Além de inconsistente do ponto de vista técnico chama atenção a pressa do IDEC em se antecipar a algo que sequer foi divulgado. Parece posar de defensor de planos individuais e acaba dando um tiro pela culatra na medida em que ainda exclui todos os potenciais consumidores deste tipo de plano, uma vez que o desequilíbrio econômico causado por medidas como esta, leva à contínua suspensão de vendas. E mais, os que ousarem comercializar planos individuais vão oferecer produtos de pior qualidade e altamente restritivos para dar conta do custo. Quem ganha com isto? Ou seja, por hora o IDEC obteve uma vitória de Pirro.

Brilhante advogado e meu braço direito estratégico na época em que presidia uma entidade de classe patronal de saúde no Rio de Janeiro, Sérgio Coelho sempre nos lembrava que não existe mercado sem consumidor e consumidor sem mercado.  Nesta mesma linha, o presidente do Sindicato Estadual de Estabelecimento de Serviços de Saúde do Rio de Janeiro, Erivan, com quem eu mantinha relação respeitosa e cordial, me dizia: “meu filho, o capital e o trabalho caminham juntos. Precisamos preservar ambos.” Esta é a tônica que deve pautar as ações numa cadeia complexa como a de saúde suplementar.

Em suma, num contexto de dificuldades reais e necessidade de mudanças estruturais prementes na saúde suplementar, há que se ter respeito, diálogo e conhecimento técnico na construção de soluções sistêmicas e sustentáveis que respeitem premissas técnicas e incentivem boas práticas.

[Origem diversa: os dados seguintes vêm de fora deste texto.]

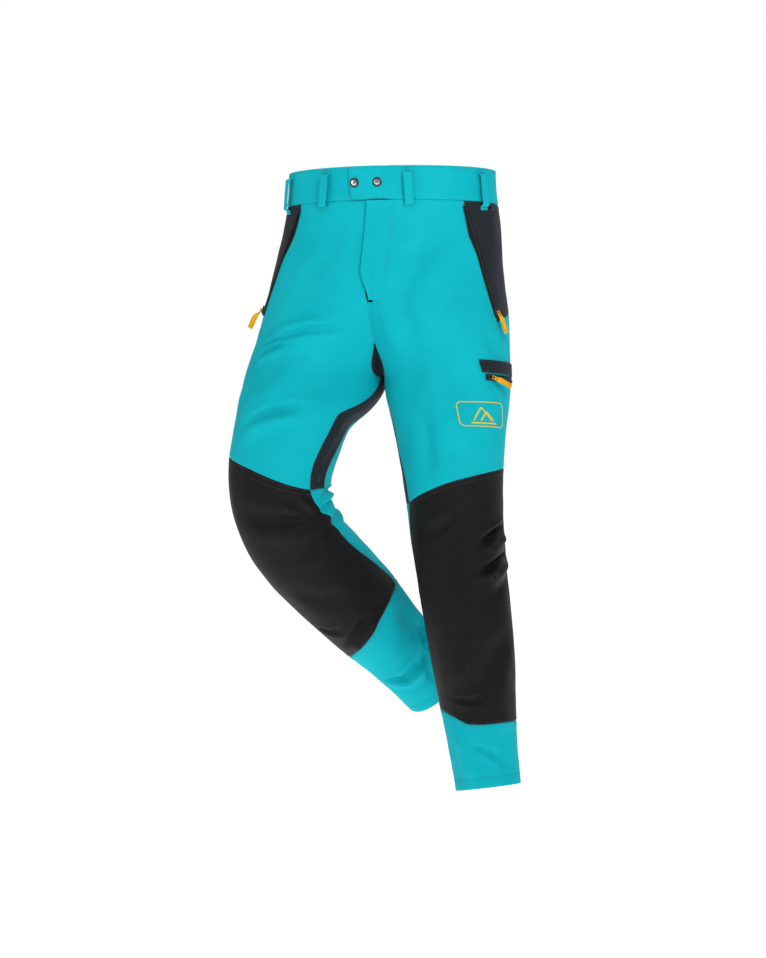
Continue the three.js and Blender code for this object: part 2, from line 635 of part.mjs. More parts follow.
// Fly: a flap outside the front seam, the zip under it on a shield that backs the opening.
const flyTop = waistbandHeight + 5;
const flyAngle = (x, drop) => 90 + Math.asin((x - section(drop).centre) / section(drop).width) / degrees;
function flyStrip(name, finish, reaches, drops, inset, thickness, counts) {
  const [acrossCount, downCount] = counts;
  const pointAt = (row, column, depth) => {
    const drop = mix(drops[0], drops[1], row / downCount);
    const x = mix(reaches[0], reaches[1], column / acrossCount);
    const height = bodyPoint(sides.left, drop, flyAngle(Math.abs(x), drop), 0).y;
    return new THREE.Vector3(x - pelvisSway * smooth(drop, swayTop, swayBottom), height + depth, -drop);
  };
  addMesh(name, clothPiece(cellsBetween(0, downCount, 0, acrossCount), pointAt, inset, thickness, true), finish);
}
const flyZipInset = 6;
const flyPoint = (drop) => {
  const middle = bodyPoint(sides.left, drop, middleAngle(drop), flyZipInset);
  return new THREE.Vector3(middle.x - middleGap, middle.y, middle.z);
};
const flyArc = arcThrough(flyPoint(flyTop), flyPoint(mix(flyTop, flyFlapBottom, 0.5)), flyPoint(flyFlapBottom - 8));
const flyPull = { width: 6.5, length: 22, lean: 3, aside: 0 };
addZip("fly", flyArc, new THREE.Vector3(0, -1, 0), 0.07, flyPull, 6);
const flyFlapLift = 4.6;
flyStrip("fly_flap", tealCloth, flyFlapX, [flyTop, flyFlapBottom], -flyFlapLift - shellThickness, shellThickness, [4, 5]);
const shieldInset = liningInset + liningThickness + 3;
flyStrip("fly_shield", liningMesh, flyShieldX, [flyTop, flyFlapBottom], shieldInset, 1.2, [4, 5]);

// Hip pocket bags hang between the shell and the lining, in front of each hip zip.
for (const [name, side] of Object.entries(sides)) {
  surfaceStrip(`${name}_hip_pocket_bag`, side, pocketCotton, [100, 136], [78, 236], 3.6, 3, [5, 6]);
}

// Thigh pocket on the left leg: a welt over a short zip.
const weltAngles = [131, 208];
surfaceStrip("thigh_pocket_welt", sides.left, charcoalCloth, weltAngles,
  [thighPocketDrop - 13, thighPocketDrop + 9], -2.6, 2, [9, 1]);
const thighZipDrop = thighPocketDrop + 17;
const thighSeam = [134, 169, 204].map((angle) => bodyPoint(sides.left, thighZipDrop, angle, -1.1));
const thighPull = { width: pullWidth, length: pullLength, lean: 10, aside: -22 };
addZip("thigh_pocket", arcThrough(...thighSeam), surfaceNormal(sides.left, thighZipDrop, 169), 0.07, thighPull, 8);
surfaceStrip("thigh_badge", sides.left, badgePrint, [97, 155], [398, 441], -1.4, 0.7, [7, 2]);

// A short hanger tag caught in the waistband seam at the left side.
surfaceStrip("side_tag", sides.left, pocketCotton, [163, 171], [60, 71], -1.8, 1.2, [2, 1]);

export default model;
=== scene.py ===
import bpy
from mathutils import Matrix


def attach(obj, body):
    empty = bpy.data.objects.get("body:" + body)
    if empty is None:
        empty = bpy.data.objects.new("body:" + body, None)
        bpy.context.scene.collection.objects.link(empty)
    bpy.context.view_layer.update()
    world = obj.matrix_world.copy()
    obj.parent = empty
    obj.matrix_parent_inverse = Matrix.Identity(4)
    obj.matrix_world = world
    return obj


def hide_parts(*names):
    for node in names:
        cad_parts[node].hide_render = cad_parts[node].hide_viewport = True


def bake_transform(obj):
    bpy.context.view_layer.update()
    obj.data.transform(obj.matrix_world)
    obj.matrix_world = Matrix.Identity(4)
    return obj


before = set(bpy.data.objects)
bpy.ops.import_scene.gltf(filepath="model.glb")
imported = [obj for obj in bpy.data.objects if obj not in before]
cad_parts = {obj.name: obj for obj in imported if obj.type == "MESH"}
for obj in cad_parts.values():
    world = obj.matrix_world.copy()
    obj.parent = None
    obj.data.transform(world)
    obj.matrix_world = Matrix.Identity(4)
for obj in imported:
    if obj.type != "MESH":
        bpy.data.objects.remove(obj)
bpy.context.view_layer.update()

import math
import random

import bpy
import numpy as np
from mathutils import Matrix, Vector, noise

random.seed(11)
print("frame loaded")

# camera first: in front of the wearer and a little to their left, level with the thighs
cameraPlace = {"azimuth": 13, "distance": 4.5, "height": -0.517, "aside": -0.015, "lens": 100}


def addCamera(place):
    turn = math.radians(place["azimuth"])
    right = Vector((math.cos(turn), math.sin(turn), 0))
    target = right * place["aside"] + Vector((0, 0, place["height"]))
    data = bpy.data.cameras.new("camera")
    data.sensor_fit = "VERTICAL"
    data.sensor_height = 36
    data.lens = place["lens"]
    camera = bpy.data.objects.new("camera", data)
    bpy.context.collection.objects.link(camera)
    camera.location = target + Vector((math.sin(turn), -math.cos(turn), 0)) * place["distance"]
    camera.rotation_euler = (math.pi / 2, 0, turn)
    bpy.context.scene.camera = camera


addCamera(cameraPlace)

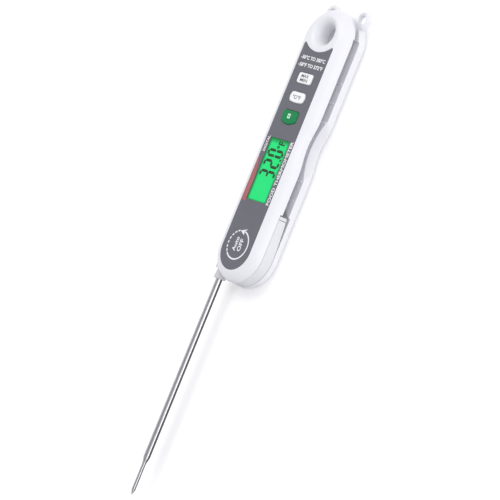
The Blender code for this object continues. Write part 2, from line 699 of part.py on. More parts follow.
def make_hub(materials, pivot):
    low, high = HUB_Z
    hub = prism("probe_hub", materials["white_plastic"], hub_outline(), (low, high))
    bevel = hub.modifiers.new("soft_edges", "BEVEL")
    bevel.width = HUB_EDGE * MM
    bevel.segments = 2
    bevel.limit_method = "ANGLE"
    bevel.angle_limit = math.radians(60)
    washer, bushing = WASHER_RADIUS + GAP, BUSHING_RADIUS + GAP
    bore = [(0, low - 1), (washer, low - 1), (washer, low + 0.9)]
    bore += [(bushing, low + 0.9), (bushing, high + 1), (0, high + 1)]
    seal_radii = (SEAL_RADII[0] - GAP, SEAL_RADII[1] + GAP)
    seal_z = (high - SEAL_DEPTH - GAP, high + 1)
    pocket_x = (HUB_MAGNET_X[0] - GAP, HUB_MAGNET_X[1] + GAP)
    pocket_y = (HUB_MAGNET_Y[0] - GAP, HUB_MAGNET_Y[1] + GAP)
    pocket_z = (HUB_MAGNET_Z[0] - GAP, high + 1)
    cut(
        hub,
        turned("hub_bore_cutter", None, bore, steps=32),
        tube("seal_groove_cutter", None, seal_radii, seal_z, steps=32),
        along_stem(pin("stem_bore_cutter", None, TUBE_RADIUS + GAP, (2.0, 14.0), steps=24)),
        prism("magnet_pocket_cutter", None, rectangle(pocket_x, pocket_y), pocket_z),
        arm_undercut(),
    )
    bushing_radii = (SLEEVE_RADIUS + GAP, BUSHING_RADIUS)
    washer_radii = (BUSHING_RADIUS + GAP, WASHER_RADIUS)
    magnet = rectangle(HUB_MAGNET_X, HUB_MAGNET_Y)
    pieces = [
        hub,
        tube("pivot_bushing", materials["brass"], bushing_radii, HUB_Z),
        tube("friction_washer", materials["steel"], washer_radii, WASHER_Z),
        tube("hub_seal", materials["dark_rubber"], SEAL_RADII, (high - SEAL_DEPTH, high)),
        prism("hub_magnet", materials["steel"], magnet, HUB_MAGNET_Z),
    ]
    for piece in pieces:
        piece.parent = pivot


def make_stem(materials, pivot):
    """Collar, tube and pointed tip, with the sensing bead and its leads inside."""
    collar_start, collar_end = (-y for y in COLLAR_Y)
    inner = TUBE_RADIUS + GAP
    profile = [(inner, collar_start), (COLLAR_NECK_RADIUS, collar_start)]
    profile += [(COLLAR_RADIUS, collar_end - COLLAR_EDGE), (COLLAR_RADIUS - COLLAR_EDGE, collar_end)]
    profile.append((inner, collar_end))
    collar = turned("probe_collar", materials["white_plastic"], profile, steps=28, ring=True)

    taper_start, taper_end = (-y for y in TAPER_Y)
    bore = TUBE_RADIUS - TUBE_WALL
    tip_bore = TIP_RADIUS - TIP_WALL
    profile = [(bore, -TUBE_START_Y), (TUBE_RADIUS, -TUBE_START_Y), (TUBE_RADIUS, taper_start)]
    profile += [(TIP_RADIUS, taper_end), (tip_bore, taper_end), (bore, taper_start)]
    stem_tube = turned("probe_tube", materials["steel"], profile, steps=24, ring=True)

    tip_start, tip_end = taper_end + GAP, -TIP_END_Y
    bore_end = tip_end - POINT_LENGTH - 2.0
    profile = [(0, bore_end), (tip_bore, bore_end), (tip_bore, tip_start), (TIP_RADIUS, tip_start)]
    profile += [(TIP_RADIUS, tip_end - POINT_LENGTH), (0, tip_end)]
    tip = turned("probe_tip", materials["steel"], profile, steps=20)

    bead_start, bead_end = (-y for y in BEAD_Y)
    middle, half = (bead_start + bead_end) / 2, (bead_end - bead_start) / 2
    turns = [math.radians(angle) for angle in (45, 90, 135)]
    profile = [(BEAD_RADIUS * math.sin(turn), middle - half * math.cos(turn)) for turn in turns]
    profile = [(0, bead_start), *profile, (0, bead_end)]
    bead = turned("sensor_bead", materials["chip_black"], profile, steps=12)
    leads_z = tuple(-y for y in LEADS_Y)
    leads = pin("sensor_leads", materials["wire_red"], LEADS_RADIUS, leads_z, steps=8)
    for piece in (collar, stem_tube, tip, bead, leads):
        along_stem(piece).parent = pivot


def main():
    clear_scene()
    materials = make_materials()
    pivot = bpy.data.objects.new("probe_fold_axis", None)
    bpy.context.scene.collection.objects.link(pivot)
    make_shells(materials)
    make_label(materials)
    make_display(materials)
    for key in KEYS:
        make_key(materials, *key)
    make_electronics(materials)
    make_cell(materials)
    make_battery_door(materials)
    make_fasteners(materials)
    make_hub(materials, pivot)
    make_stem(materials, pivot)


main()
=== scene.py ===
# %% [markdown]
# # A folding food thermometer, finished in Blender
#
# The thermometer is a white plastic handle with a green display, three keys and a thin steel
# stem that folds into a slot along its side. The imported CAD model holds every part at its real
# place. This lesson builds the finished surfaces around it: rounded shells, printed film, lit
# display, soft keys and drawn steel.

# %% Load the fixed frame
import math

import bmesh
import bpy
from mathutils import Matrix, Vector


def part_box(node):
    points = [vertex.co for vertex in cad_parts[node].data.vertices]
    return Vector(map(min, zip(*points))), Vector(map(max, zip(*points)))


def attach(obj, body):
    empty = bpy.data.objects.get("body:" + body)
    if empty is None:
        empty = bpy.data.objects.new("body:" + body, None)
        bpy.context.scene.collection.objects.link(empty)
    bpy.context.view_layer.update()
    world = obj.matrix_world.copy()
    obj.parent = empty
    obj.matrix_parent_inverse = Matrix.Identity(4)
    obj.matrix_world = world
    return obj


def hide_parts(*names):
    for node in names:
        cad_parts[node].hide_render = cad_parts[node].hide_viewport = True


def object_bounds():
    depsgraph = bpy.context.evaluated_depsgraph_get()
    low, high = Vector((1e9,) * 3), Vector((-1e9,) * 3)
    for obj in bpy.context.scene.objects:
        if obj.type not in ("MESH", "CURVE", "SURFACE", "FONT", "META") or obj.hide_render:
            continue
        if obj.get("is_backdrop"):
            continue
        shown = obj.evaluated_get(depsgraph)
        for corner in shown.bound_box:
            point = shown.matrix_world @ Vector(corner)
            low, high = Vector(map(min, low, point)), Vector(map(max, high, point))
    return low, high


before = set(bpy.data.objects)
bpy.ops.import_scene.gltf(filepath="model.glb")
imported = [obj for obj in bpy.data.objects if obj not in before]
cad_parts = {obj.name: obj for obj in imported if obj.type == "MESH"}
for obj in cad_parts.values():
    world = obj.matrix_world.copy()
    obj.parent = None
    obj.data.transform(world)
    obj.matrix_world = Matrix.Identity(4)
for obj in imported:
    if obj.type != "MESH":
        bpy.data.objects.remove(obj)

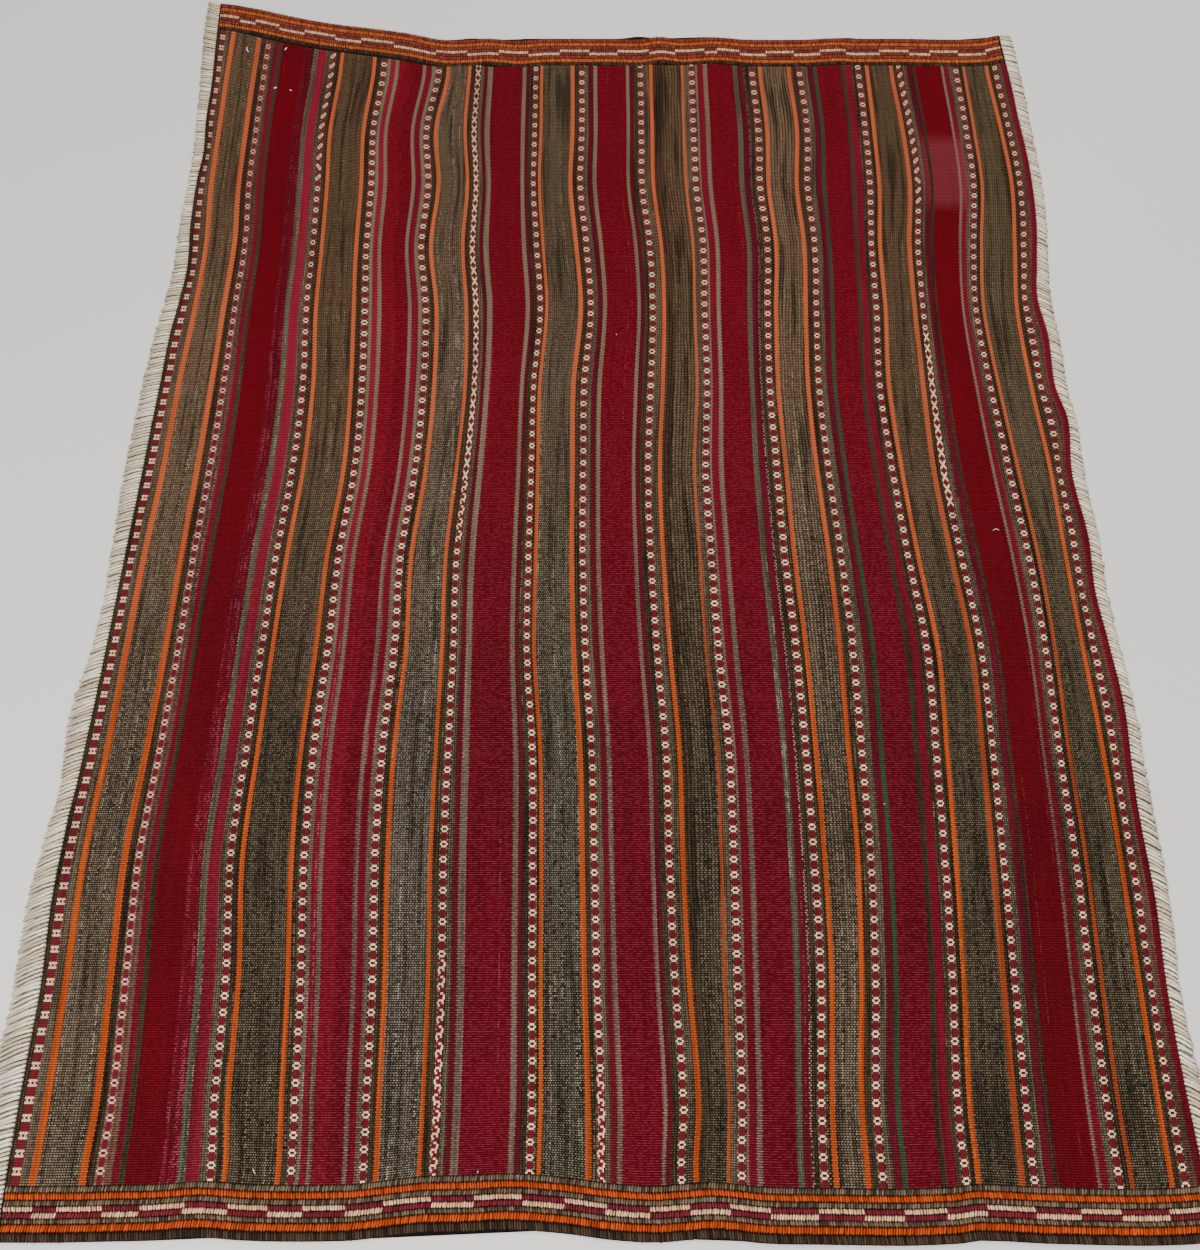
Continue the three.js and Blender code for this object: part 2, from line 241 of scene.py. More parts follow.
def guide(index, along):
    """Where a guide line runs: the left edge, the orange lines in turn, then the right edge."""
    if index == 0:
        return side("left", along)
    if index > len(GUIDES):
        return side("right", along)
    places = np.array(STATIONS[::-1], float)
    values = np.array(GUIDES[index - 1][::-1], float) - RULER_MIDDLE
    return curve(places, values, along)


GUIDE_MARKS = np.array([LEFT_MARK, *(line[GUIDE_STATION] for line in GUIDES), RIGHT_MARK], float)


def place_across(mark, along):
    """Where a thread runs that lies at this mark of the ruler at the guide station."""
    index = int(np.clip(np.searchsorted(GUIDE_MARKS, mark, side="right") - 1, 0, len(GUIDE_MARKS) - 2))
    after, before = mark - GUIDE_MARKS[index], GUIDE_MARKS[index + 1] - mark
    start, end = guide(index, along), guide(index + 1, along)
    if after < LINE_HALF:
        return start + after
    if before < LINE_HALF:
        return end - before
    share = (after - LINE_HALF) / (after + before - 2 * LINE_HALF)
    return lerp(start + LINE_HALF, end - LINE_HALF, share)


def swell_at(x, y):
    height = np.zeros(np.shape(x))
    for swell in SWELLS:
        distance = np.hypot((x - swell["across"]) / swell["half_width"],
                            (y - swell["along"]) / swell["half_length"])
        height += np.where(distance < 1, swell["height"] * (0.5 + 0.5 * np.cos(math.pi * distance)), 0)
    return height


def cloth_middle():
    """The middle of the cloth's footprint in this script's own sizes."""
    along = np.linspace(-HALF_LENGTH, SIDES["along"][-1], 400)
    xs = np.concatenate([side("left", along), side("right", along)])
    across = np.linspace(ENDS["across"][0], ENDS["across"][-1], 400)
    ys = np.concatenate([curve(ENDS["across"], ENDS[end], across) for end in ("near", "far")])
    return np.array([(xs.min() + xs.max()) / 2, (ys.min() + ys.max()) / 2, 0])


CLOTH_LOW, CLOTH_HIGH = (np.array(corner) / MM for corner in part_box("rug_cloth"))
SHIFT = (CLOTH_LOW + CLOTH_HIGH) / 2 - cloth_middle()
SHIFT[2] = CLOTH_LOW[2]


def add_object(name, data):
    item = bpy.data.objects.new(name, data)
    bpy.context.scene.collection.objects.link(item)
    return item


class Surface:
    """Collects the vertices, faces, slots and maps of one piece."""

    def __init__(self, name, slots):
        self.name = name
        self.slots = slots
        self.points = []
        self.faces = []
        self.face_slots = []
        self.face_smooth = []
        self.maps = {}
        self.count = 0

    def add(self, points, faces, slot_names, **maps):
        """Adds points, an N x 3 array, and smooth faces of their indices."""
        start = self.count
        self.points.append(points)
        self.count += len(points)
        self.add_faces([[start + index for index in face] for face in faces], slot_names, True, **maps)

    def add_faces(self, faces, slot_names, smooth, **maps):
        """Adds faces of the points, each with a slot and with each map's values at its corners."""
        self.faces += faces
        self.face_slots += [self.slots.index(name) for name in slot_names]
        self.face_smooth += [smooth] * len(faces)
        for name, values in maps.items():
            self.maps.setdefault(name, []).append(np.asarray(values, float).reshape(-1, 2))

    def piece(self):
        mesh = bpy.data.meshes.new(self.name)
        points = (np.concatenate(self.points) + SHIFT) * MM
        mesh.from_pydata(points.tolist(), [], self.faces)
        mesh.polygons.foreach_set("material_index", self.face_slots)
        mesh.polygons.foreach_set("use_smooth", self.face_smooth)
        for name, parts in self.maps.items():
            layer = mesh.uv_layers.new(name=name)
            layer.uv.foreach_set("vector", np.concatenate(parts).ravel())
        for name in self.slots:
            mesh.materials.append(MATERIALS[name])
        mesh.update()
        return add_object(self.name, mesh)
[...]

Dada ainda a complexidade da cadeia de saúde, as relações são didáticas e um não existe sem o outro. Portanto, não vejo sentido em ações como esta, de entidades ou institutos representativos que também desconsiderem esta particularidade. Se enfrentamos as mazelas que temos hoje, em parte esta se deve à falta de visão do impacto ou dano de médio a longo prazo sobre o todo, a partir de decisões individuais de curto prazo.

Já passou a hora, por mais ingênuo que isto possa parecer para muitos, de entidades representarem a parte boa de toda a cadeia de saúde ao invés de se aterem exclusivamente ao todo da parte. A cartilha de direitos desacompanhada da cartilha de obrigações não fica em pé e não representa de fato os interessados. Para defender o certo deve-se em primeiro lugar colocar o dedo no que está errado na sua área de atuação. Muitas entidades parecem não entender que se legitimam quando agem com esta postura e se desacreditam quando agem de forma estritamente corporativista. Faço profundas críticas a todos os elos da cadeia de saúde que parecem não entender que estão fadados à morte caso não revejam suas estratégias e aqui incluo as operadoras de planos de saúde às quais tenho inúmeras críticas.

Atitudes politiqueiras como tantas que temos visto na saúde suplementar, precisam ser substituídas por políticas efetivas de saúde. O contrário já se mostrou ineficaz. Atropelar o órgão regulador, sem legitimidade técnica, pautado por premissas equivocadas, equivale a tudo menos à defesa do consumidor no longo prazo. É grave a intervenção do judiciário em matéria técnica desacreditando a regulação e gerando brutal insegurança jurídica. Decisões como esta em nada contribuem para a perpetuação de planos individuais. Muito pelo contrário, podem representar o desligar dos aparelhos deste “paciente” que já se encontra enfermo.